A woman named Christiane, took a tour of the Old Jail back in 2012, she was joined by her husband, as she was nervous to go on her first ghost tour. The gentleman who guided her groupe encouraged everyone to take as many pictures as they wanted to. Early into the tour she began to take photos with her flash on, put didn’t see anything out of the ordinary. Well, aside from the creepy prison they found themselves touring.
As their group moved onward, they eventually reached the second floor, where it is believed that John and Lavinia were house as the awaited their executions.

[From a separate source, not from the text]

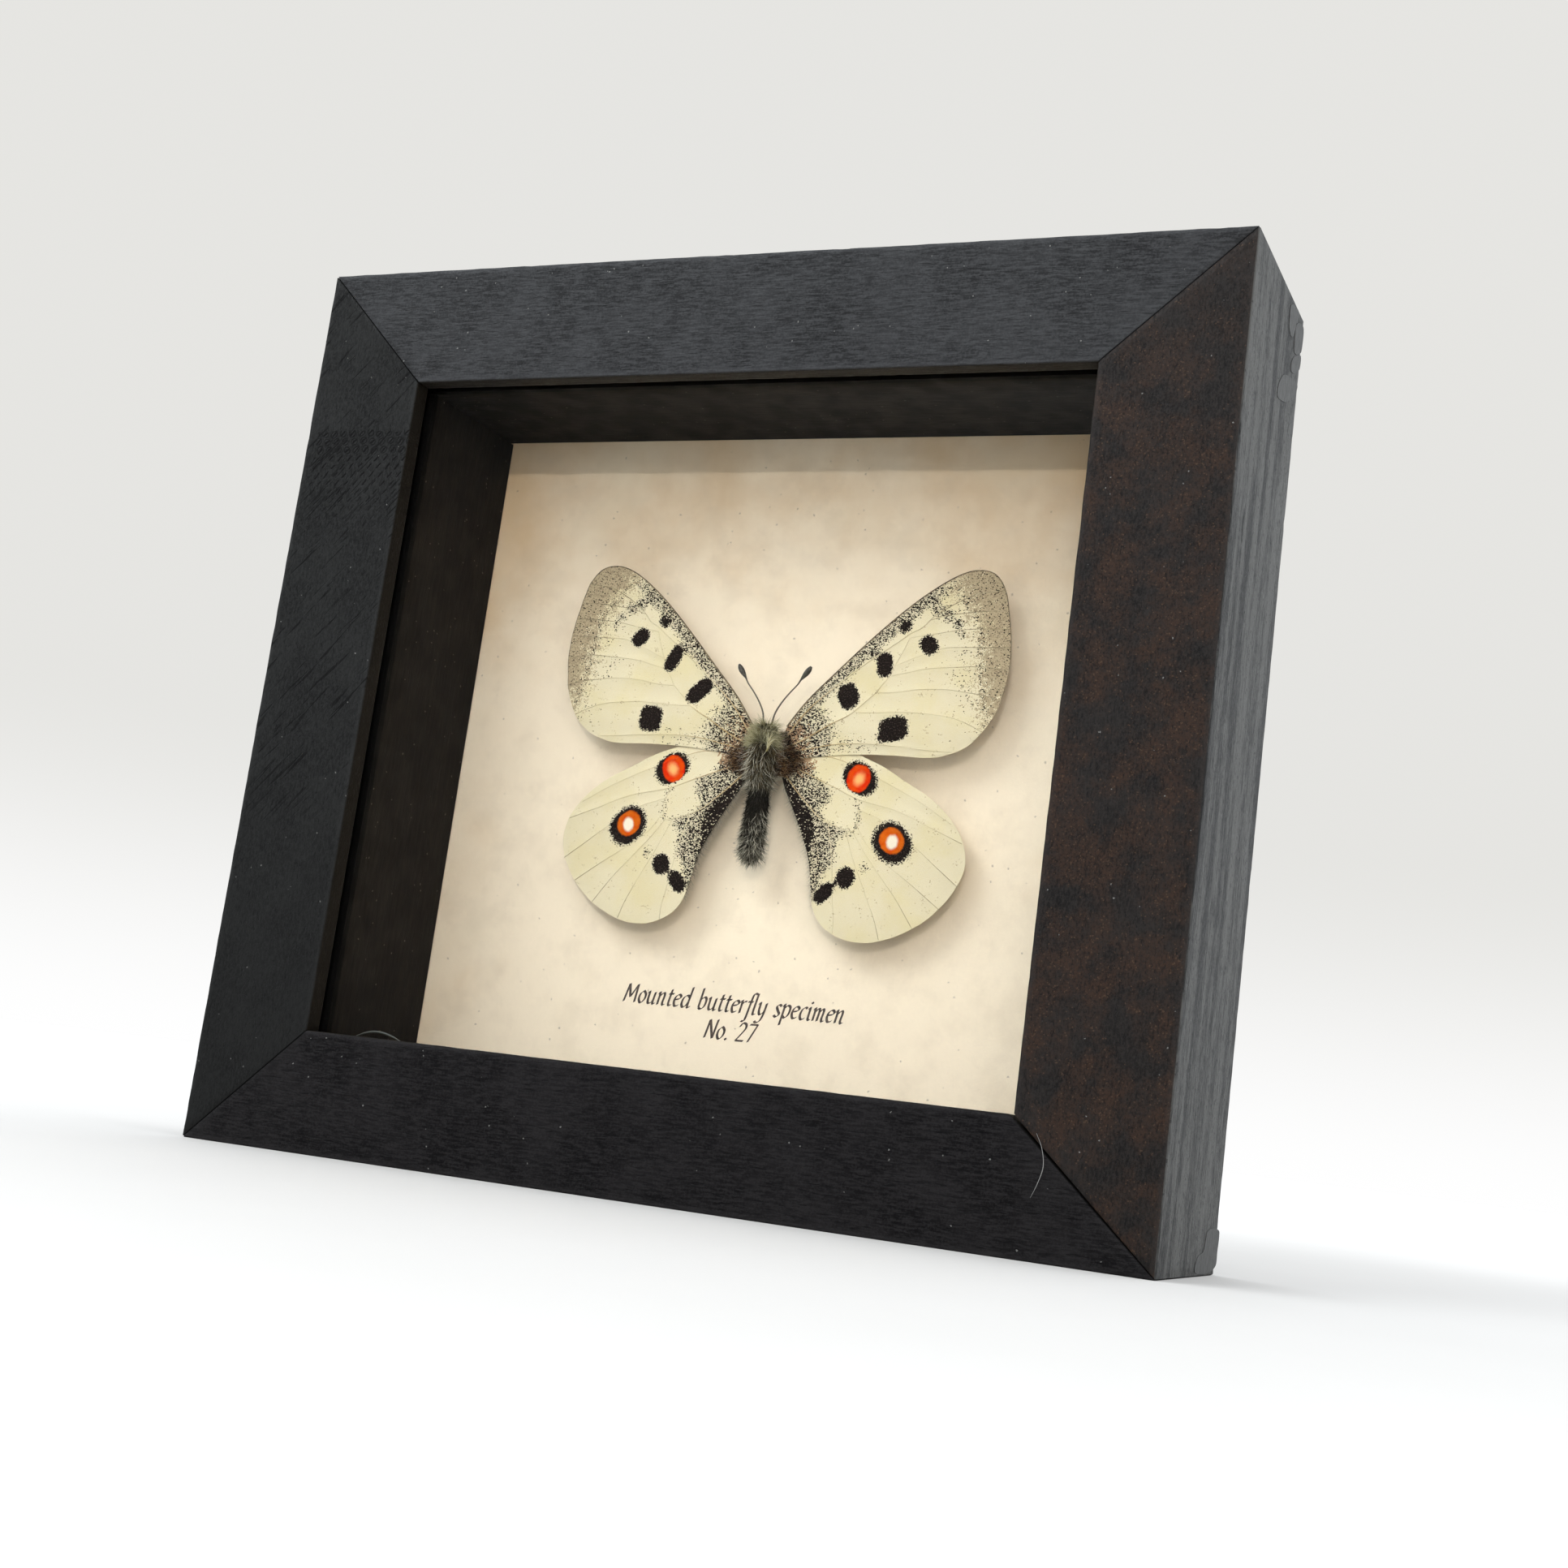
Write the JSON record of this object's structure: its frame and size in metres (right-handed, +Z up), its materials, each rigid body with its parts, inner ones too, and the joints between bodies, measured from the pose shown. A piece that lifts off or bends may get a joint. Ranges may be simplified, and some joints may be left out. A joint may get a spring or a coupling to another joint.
{
  "type": "framed butterfly specimen",
  "caption": "Small glazed box frame of black-stained wood with a spread cream butterfly, black spots and red eyespots, fixed on a mottled cream card.",
  "frame": {"origin": "middle of the bottom of the whole object, on the surface that it stands on", "axes": "+X to the right seen from the front, +Y from the front face to the back, +Z up"},
  "size_m": [0.165, 0.0368, 0.151],
  "materials": {
    "black_stained_wood": "matt black stain, open grain",
    "glass": "clear float glass",
    "black_strip": "brown-black paint, satin",
    "cream_card": "matt, mottled like old parchment",
    "grey_board": "matt grey board",
    "black_tape": "matt crepe paper tape",
    "zinc_steel": "zinc plated",
    "dark_fur": "soft hair, black and olive grey",
    "cream_wing": "matt scales, cream with black and red marks",
    "dark_horn": "dark horn",
    "clear_glue": "clear hot glue"
  },
  "bodies": {
    "root": {"frame_top": "black_stained_wood", "frame_bottom": "black_stained_wood", "frame_left": "black_stained_wood", "frame_right": "black_stained_wood", "glass": "glass", "spacer_top": "black_strip", "spacer_bottom": "black_strip", "spacer_left": "black_strip", "spacer_right": "black_strip", "specimen_card": "cream_card", "backboard": "grey_board", "tape_top": "black_tape", "tape_bottom": "black_tape", "tape_left": "black_tape", "tape_right": "black_tape", "hanger": "zinc_steel", "hanger_nail_left": "zinc_steel", "hanger_nail_right": "zinc_steel", "body": "dark_fur", "forewing_left": "cream_wing", "forewing_right": "cream_wing", "hindwing_left": "cream_wing", "hindwing_right": "cream_wing", "antenna_left": "dark_horn", "antenna_right": "dark_horn", "glue_dab": "clear_glue"}
  },
  "joints": []
}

Christiane resumed taking pictures, experimenting, she took her first couple of shots with the flash off, but saw nothing except a dark image.
Once the tour was over, she was disappointed as she had seemingly not capture any ghostly images to share with her friends and family, However, when she got home, she began looking through all of the pictures she had taken, as she was uploading some of them to her facebook account.
When she had gotten to the photos she had taken while on the second floor. You know, the ones she took without the flash, and came out black? Well, upon closer examination she discovered, that those photos were not as black as she had previously thought. In fact, she could see two images now, images that appeared to be ghostly faces.
Christiane elaborated, “One seemed to be standing in front of the other… Both have different faces!” The unexplainable faces left her to wonder, “Could this be John and Lavinia Fisher?”
The Old Jail is located at 21 Magazine Street, and is owned by the American College of the Building Arts (who purchased the property back 2000 from the city’s Housing Authority).
Bear in mind, people who have walked to the Jail have been known to complain about being touched or grabbed by an unknown presence while at the Old Charleston Jail. Others, have experience unexplained scratches while touring the Old Jail’s grounds. You’ve been warn.
Today, you can visit the Old Charleston Jail on tours. Ghost City Tours does not offer tours of the Charleston Jail.